• [Task brief]:
Retype exactly the stretch of lines that begins at the line containing "bpy.data.objects.remove(obj)" and ends at the last line of the data, with no other lines.

• [Given data]:
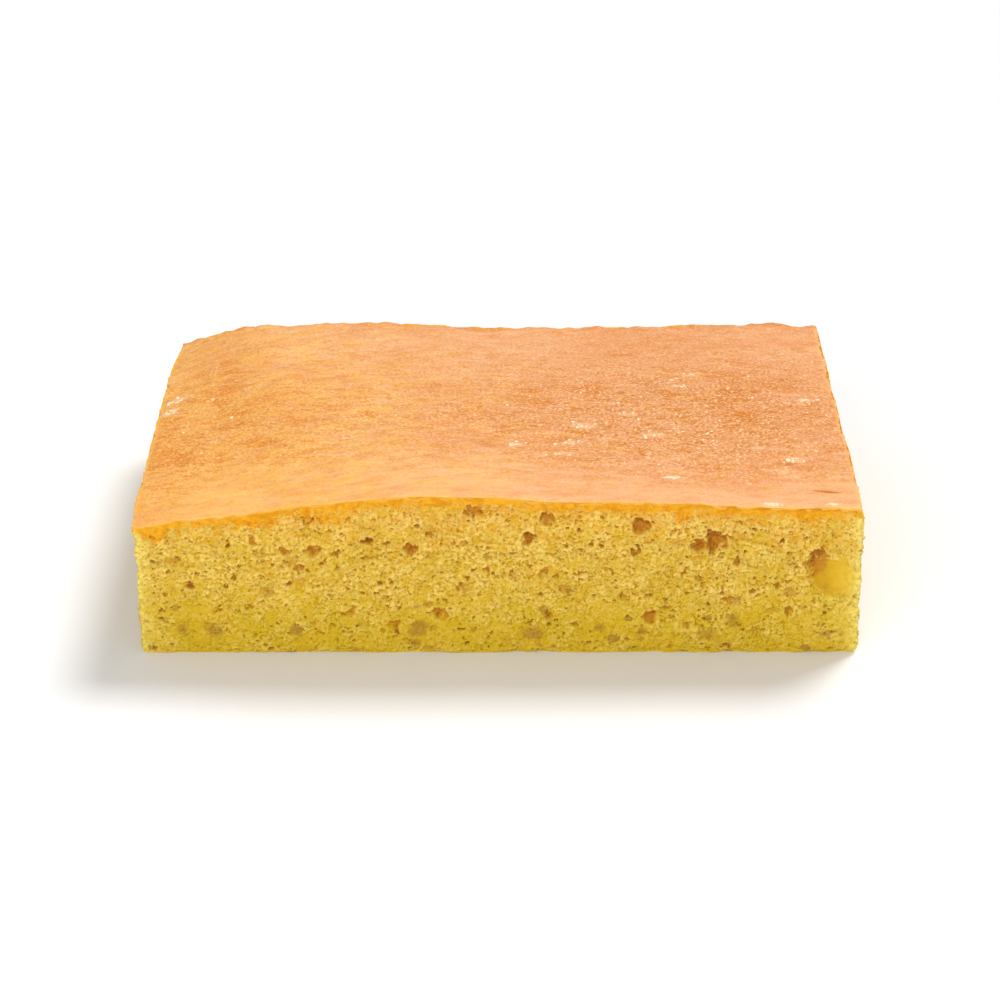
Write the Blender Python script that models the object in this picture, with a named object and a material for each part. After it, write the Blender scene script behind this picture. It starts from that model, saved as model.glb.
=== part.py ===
"""A cornbread square: one thick slab of cornbread, cut on all four sides out of a baked sheet.

The slab rests on its flat underside. The origin is the middle of that underside, +X runs along
the long side, -Y is the front cut and +Z is up. Everything is in metres.
"""
import math
import random

import bmesh
import bpy
from mathutils import Matrix, Vector

# ---- Driving dimensions: the slab over all -------------------------------------------------
WIDTH = 0.192                   # along X
DEPTH = 0.130                   # along Y
HEIGHT = 0.047                  # at the crest of the crown
CELL = 0.0056                   # spacing of the mesh

# ---- The crown: how high the crust stands --------------------------------------------------
PLATEAU = 0.0431                # level of the crust at the front, right of the crest
BACK_FALL = 0.0044              # how much lower the crust lies along the back cut
CREST_X = (-0.018, -0.042)      # middle of the crest, along the front cut and along the back cut
CREST_RISE = (0.0027, 0.0006)   # its rise over the plateau, front and back
CREST_REACH = (0.032, 0.030)    # how far it spreads to the left and to the right
CREST_POWER = (2.0, 3.0)        # 2 gives a bell, 3 a flatter top with a steeper flank
SWELL_X = 0.022                 # a broader rise beside the crest, only near the front cut
SWELL_RISE = 0.0020
SWELL_REACH = 0.045
DIP_X = 0.012                   # middle of the shallow dip along the back cut
DIP_DROP = 0.0010
DIP_REACH = 0.034
SINK_START = (-0.050, -0.068)   # where the left side begins to sink, front and back
SINK_DROP = (0.0055, 0.0062)    # how far it sinks by the left cut, front and back
SINK_CURVE = (1.20, 1.40)       # above 1 the slope steepens towards the cut
WAVES = (                       # soft swells of the crust: length, heading, phase, height
    (0.061, 0.35, 0.4, 0.00026),
    (0.037, 1.25, 2.1, 0.00018),
    (0.023, 2.60, 4.4, 0.00012),
    (0.015, 0.80, 1.3, 0.00008),
)

# ---- The crust's rim and the four cuts -----------------------------------------------------
CRUST = 0.0026                  # thickness of the crust band at a cut
LIP = 0.0007                    # height of the step from the crust band to the crumb
RIM_INSET = 0.0006              # the round of the rim, sideways
RIM_DROP = 0.0007               # the round of the rim, downwards
RIM_BAND = 0.0016               # width of the mesh strip that carries the rim
FOOT = 0.0014                   # height of the small round along the underside
FOOT_INSET = 0.0005
SETBACK = {                     # of the crust band, of the crumb right under it, of the base
    "front": (0.0, 0.0003, 0.0003),
    "back": (0.0, 0.0005, 0.0006),
    "left": (0.0, 0.0008, 0.0004),
    "right": (0.0011, 0.0005, 0.0),
}
TAPER = {"left": (0.0016, 0.0006)}      # the left cut bends in at its back and front ends
TAPER_REACH = 0.022             # length of each bend
CUT_WOBBLE = 0.0005             # how much a cut face wanders in and out
EASE = 0.016                    # how deep into the slab a cut's set-back still moves the mesh

# ---- Air tunnels that the knife has opened -------------------------------------------------
# The large ones of the front cut: place along X, height above the underside, width, height.
FRONT_TUNNELS = (
    (0.0838, 0.0272, 0.0074, 0.0090),
    (0.0562, 0.0325, 0.0064, 0.0080),
    (0.0369, 0.0378, 0.0054, 0.0038),
    (-0.0064, 0.0415, 0.0064, 0.0032),
    (-0.0230, 0.0311, 0.0044, 0.0040),
    (0.0078, 0.0342, 0.0040, 0.0048),
    (-0.0157, 0.0120, 0.0048, 0.0040),
    (0.0124, 0.0396, 0.0042, 0.0038),
)
OTHER_TUNNELS = {"back": 8, "left": 6, "right": 6}      # how many on each other cut
TUNNEL_SIZE = (0.0034, 0.0080)                          # smallest and largest width
TUNNEL_DEPTH = 0.42                                     # depth as a share of the width
TUNNEL_MARGIN = 0.011                                   # kept clear at the ends of a cut
TUNNEL_SEED = 11

# ---- Colours (linear) ----------------------------------------------------------------------
CRUST_COLOUR = (0.90, 0.45, 0.165, 1.0)
CRUMB_COLOUR = (0.68, 0.42, 0.06, 1.0)

# Outward direction of each cut and the direction that runs along it.
SIDES = {
    "front": (Vector((0, -1, 0)), Vector((1, 0, 0))),
    "back": (Vector((0, 1, 0)), Vector((-1, 0, 0))),
    "left": (Vector((-1, 0, 0)), Vector((0, -1, 0))),
    "right": (Vector((1, 0, 0)), Vector((0, 1, 0))),
}


def clear_scene():
    """Remove the objects that the file opened with."""
    for obj in list(bpy.data.objects):
        bpy.data.objects.remove(obj, do_unlink=True)


def new_collection(name):
    """Make a collection under the scene."""
    collection = bpy.data.collections.new(name)
    bpy.context.scene.collection.children.link(collection)
    return collection


def food_material(name, colour, roughness):
    """Make a plain food surface."""
    material = bpy.data.materials.new(name)
    material.use_nodes = True
    shader = material.node_tree.nodes["Principled BSDF"]
    shader.inputs["Base Color"].default_value = colour
    shader.inputs["Roughness"].default_value = roughness
    shader.inputs["Metallic"].default_value = 0.0
    return material


def between(pair, share):
    """Blend from a pair's first value to its second."""
    return pair[0] + (pair[1] - pair[0]) * share


def half_span(side):
    """Half the length of a cut, and how far the cut lies from the middle of the slab."""
    if side in ("front", "back"):
        return WIDTH / 2, DEPTH / 2
    return DEPTH / 2, WIDTH / 2


def crown(x, y):
    """Height of the crust over the underside at (x, y).

    A plateau falls from the front cut to the back cut. A soft crest and a broader swell stand on
    it near the front cut, a shallow dip lies along the back cut, and the left side sinks in a
    slope that steepens towards the left cut. Four long waves make the surface swell a little.
    """
    back = 0.5 + y / DEPTH
    height = PLATEAU - BACK_FALL * back
    crest_x = between(CREST_X, back)
    way = 0 if x < crest_x else 1
    away = abs(x - crest_x) / CREST_REACH[way]
    height += between(CREST_RISE, back) * math.exp(-(away ** CREST_POWER[way]))
    height += SWELL_RISE * (1 - back) * math.exp(-(((x - SWELL_X) / SWELL_REACH) ** 2))
    height -= DIP_DROP * back * math.exp(-(((x - DIP_X) / DIP_REACH) ** 2))
    start = between(SINK_START, back)
    share = max(0.0, (start - x) / (start + WIDTH / 2))
    height -= between(SINK_DROP, back) * share ** between(SINK_CURVE, back)
    for length, heading, phase, rise in WAVES:
        along = x * math.cos(heading) + y * math.sin(heading)
        height += rise * math.sin(2 * math.pi * along / length + phase)
    return height


def wobble(side, along, z):
    """How far a cut wanders inwards: two crossed waves, from zero to CUT_WOBBLE."""
    turn = 1.7 * list(SIDES).index(side)
    wave = math.sin(along / 0.0113 + z / 0.019 + turn) + math.sin(along / 0.0047 - z / 0.0071 + 2 * turn)
    return CUT_WOBBLE * (0.5 + 0.25 * wave)


def inset(side, along, z):
    """How far a cut stands inside the full size at block height z.

    The crust band has its own set-back and its top is rounded in. The crumb below it runs in a
    straight slope from its upper set-back to that of the base, where a small round foot closes it.
    """
    band, upper, base = SETBACK[side]
    bends = TAPER.get(side, (0.0, 0.0))
    bend = bends[0] if along < 0 else bends[1]
    bent = max(0.0, 1 - (half_span(side)[0] - abs(along)) / TAPER_REACH)
    amount = wobble(side, along, z) + bend * bent
    crumb_top = HEIGHT - CRUST
    if z >= crumb_top - 1e-6:
        return amount + band + (RIM_INSET if z >= HEIGHT - 1e-6 else 0.0)
    amount += upper + (base - upper) * (1 - z / crumb_top)
    if z < FOOT - 1e-6:
        amount += FOOT_INSET * (1 - z / FOOT)
    return amount


def steps(start, end, spacing):
    """Evenly spaced places between two ends, both left out, near the spacing asked for."""
    count = max(1, round((end - start) / spacing))
    return [start + (end - start) * i / count for i in range(1, count)]


def slice_block(mesh, axis, places):
    """Cut the block's faces across one axis at each place, so that they carry more vertices."""
    for place in places:
        geometry = mesh.verts[:] + mesh.edges[:] + mesh.faces[:]
        point = axis * place
        bmesh.ops.bisect_plane(mesh, geom=geometry, dist=1e-7, plane_co=point, plane_no=axis)


def make_block():
    """The slab before shaping: a box with its base on z = 0, sliced into cells.

    The strips next to each edge are narrow, because they carry the rim, the lip and the foot.
    """
    mesh = bmesh.new()
    size = Matrix.Diagonal((WIDTH, DEPTH, HEIGHT, 1))
    lift = Matrix.Translation((0, 0, HEIGHT / 2))
    bmesh.ops.create_cube(mesh, size=1, matrix=lift @ size)
    for axis, half in ((Vector((1, 0, 0)), WIDTH / 2), (Vector((0, 1, 0)), DEPTH / 2)):
        near = half - RIM_BAND
        slice_block(mesh, axis, [-near, *steps(-near, near, CELL), near])
    crumb_top = HEIGHT - CRUST
    lip_under = crumb_top - LIP
    band = [lip_under, crumb_top, HEIGHT - 2 * RIM_DROP]
    slice_block(mesh, Vector((0, 0, 1)), [FOOT, *steps(FOOT, lip_under, CELL), *band])
    underside = [face for face in mesh.faces if face.normal.z < -0.5]
    bmesh.ops.dissolve_faces(mesh, faces=underside, use_verts=False)
    return mesh


def shape_slab(mesh):
    """Lift the block's top to the crown and set its four sides back to the cuts.

    Crust keeps its thickness under the crown, and the crumb below it is squeezed to fit. A cut's
    set-back is full on the cut itself and eases out to nothing deeper in the slab.
    """
    crumb_top = HEIGHT - CRUST
    for vertex in mesh.verts:
        point = vertex.co.copy()
        top = crown(point.x, point.y)
        if point.z >= crumb_top - 1e-6:
            vertex.co.z = top - (HEIGHT - point.z)
        else:
            vertex.co.z = point.z * (top - CRUST) / crumb_top
        for side, (outward, along) in SIDES.items():
            depth = half_span(side)[1] - point.dot(outward)
            share = max(0.0, 1 - depth / EASE)
            vertex.co -= outward * share * inset(side, point.dot(along), point.z)
            if depth < 1e-6 and point.z > HEIGHT - RIM_DROP / 2:
                vertex.co.z = top - RIM_DROP


def fit_to_size(mesh):
    """Stretch the shaped slab by a hair, so that it measures exactly the driving dimensions."""
    for axis, size in enumerate((WIDTH, DEPTH, HEIGHT)):
        low = min(vertex.co[axis] for vertex in mesh.verts)
        high = max(vertex.co[axis] for vertex in mesh.verts)
        start = 0.0 if axis == 2 else -size / 2
        for vertex in mesh.verts:
            vertex.co[axis] = start + (vertex.co[axis] - low) * size / (high - low)


def colour_faces(mesh):
    """Give the crust's faces the second material: the top and the band above the crumb."""
    for face in mesh.faces:
        centre = face.calc_center_median()
        in_band = centre.z > crown(centre.x, centre.y) - CRUST
        face.material_index = 1 if in_band else 0


def make_slab(collection, crumb, crust):
    """The slab itself, as one closed solid."""
    mesh = make_block()
    shape_slab(mesh)
    fit_to_size(mesh)
    colour_faces(mesh)
    bmesh.ops.recalc_face_normals(mesh, faces=mesh.faces[:])
    data = bpy.data.meshes.new("cornbread")
    mesh.to_mesh(data)
    mesh.free()
    data.materials.append(crumb)
    data.materials.append(crust)
    data.shade_smooth()
    data.set_sharp_from_angle(angle=math.radians(35))
    slab = bpy.data.objects.new("cornbread", data)
    collection.objects.link(slab)
    return slab


def tunnel_places(side, draw):
    """Places and sizes of a cut's tunnels: along the cut, height, width, height of the tunnel.

    Those of the front cut are named above. The others fall one to each stretch of their cut, at
    heights that keep clear of the crust and the foot.
    """
    if side == "front":
        return FRONT_TUNNELS
    count = OTHER_TUNNELS[side]
    reach = half_span(side)[0] - TUNNEL_MARGIN
    places = []
    for index in range(count):
        along = reach * (2 * (index + draw.uniform(0.25, 0.75)) / count - 1)
        width = draw.uniform(*TUNNEL_SIZE)
        places.append((along, draw.uniform(0.009, 0.028), width, width * draw.uniform(0.6, 1.0)))
    return places


def make_tunnel(name, side, place, draw, collection, crumb):
    """One tunnel: a squashed ball, half sunk in the cut, that will be taken out of the slab."""
    along, height, width, tall = place
    outward, run = SIDES[side]
    depth = half_span(side)[1] - SETBACK[side][1] - CUT_WOBBLE / 2
    centre = outward * depth + run * along + Vector((0, 0, height))
    mesh = bmesh.new()
    bmesh.ops.create_icosphere(mesh, subdivisions=2, radius=1)
    bmesh.ops.scale(mesh, verts=mesh.verts[:], vec=(width / 2, width * TUNNEL_DEPTH, tall / 2))
    tilt = Matrix.Rotation(draw.uniform(-0.5, 0.5), 4, "Y")
    turn = outward.to_track_quat("-Y", "Z").to_matrix().to_4x4()
    bmesh.ops.transform(mesh, verts=mesh.verts[:], matrix=Matrix.Translation(centre) @ turn @ tilt)
    data = bpy.data.meshes.new(name)
    mesh.to_mesh(data)
    mesh.free()
    data.materials.append(crumb)
    data.shade_smooth()
    tunnel = bpy.data.objects.new(name, data)
    tunnel.hide_render = True
    tunnel.display_type = "WIRE"
    collection.objects.link(tunnel)


def make_tunnels(collection, crumb):
    """All the tunnels of the four cuts."""
    draw = random.Random(TUNNEL_SEED)
    for side in SIDES:
        for index, place in enumerate(tunnel_places(side, draw)):
            make_tunnel(f"tunnel_{side}_{index}", side, place, draw, collection, crumb)


def build():
    """Make the slab and open its air tunnels."""
    clear_scene()
    parts = new_collection("cornbread_square")
    cutters = new_collection("air_tunnels")
    crumb = food_material("cornbread_crumb", CRUMB_COLOUR, 0.85)
    crust = food_material("cornbread_crust", CRUST_COLOUR, 0.45)
    slab = make_slab(parts, crumb, crust)
    make_tunnels(cutters, crumb)
    opened = slab.modifiers.new("air tunnels", "BOOLEAN")
    opened.operation = "DIFFERENCE"
    opened.operand_type = "COLLECTION"
    opened.collection = cutters
    opened.solver = "EXACT"


build()
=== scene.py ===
import math
import random
from functools import partialmethod

import bpy
import numpy as np
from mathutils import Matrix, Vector


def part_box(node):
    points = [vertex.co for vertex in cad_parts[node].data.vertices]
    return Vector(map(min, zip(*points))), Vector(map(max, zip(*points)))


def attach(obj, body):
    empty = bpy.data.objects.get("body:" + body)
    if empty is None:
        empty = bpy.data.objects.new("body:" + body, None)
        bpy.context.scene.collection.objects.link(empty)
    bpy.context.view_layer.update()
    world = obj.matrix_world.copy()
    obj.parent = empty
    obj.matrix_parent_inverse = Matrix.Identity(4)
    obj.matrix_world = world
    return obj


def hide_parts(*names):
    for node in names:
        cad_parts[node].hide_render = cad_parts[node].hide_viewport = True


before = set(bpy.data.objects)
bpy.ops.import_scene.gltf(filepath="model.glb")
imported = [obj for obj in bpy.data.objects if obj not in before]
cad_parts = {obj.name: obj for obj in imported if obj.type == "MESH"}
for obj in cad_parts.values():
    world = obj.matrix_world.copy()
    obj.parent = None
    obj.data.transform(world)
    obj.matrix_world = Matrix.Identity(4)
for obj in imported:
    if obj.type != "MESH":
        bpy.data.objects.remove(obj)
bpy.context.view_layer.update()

# ========================
# The crumb: the four faces where the slab was cut out of the baked sheet. It is a soft yellow
# sponge of maize meal. The knife tore it a little, so each face is rough with opened air cells,
# and its uppermost band, just under the crust, is dense and orange.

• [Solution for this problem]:
        bpy.data.objects.remove(obj)
bpy.context.view_layer.update()

# ========================
# The crumb: the four faces where the slab was cut out of the baked sheet. It is a soft yellow
# sponge of maize meal. The knife tore it a little, so each face is rough with opened air cells,
# and its uppermost band, just under the crust, is dense and orange.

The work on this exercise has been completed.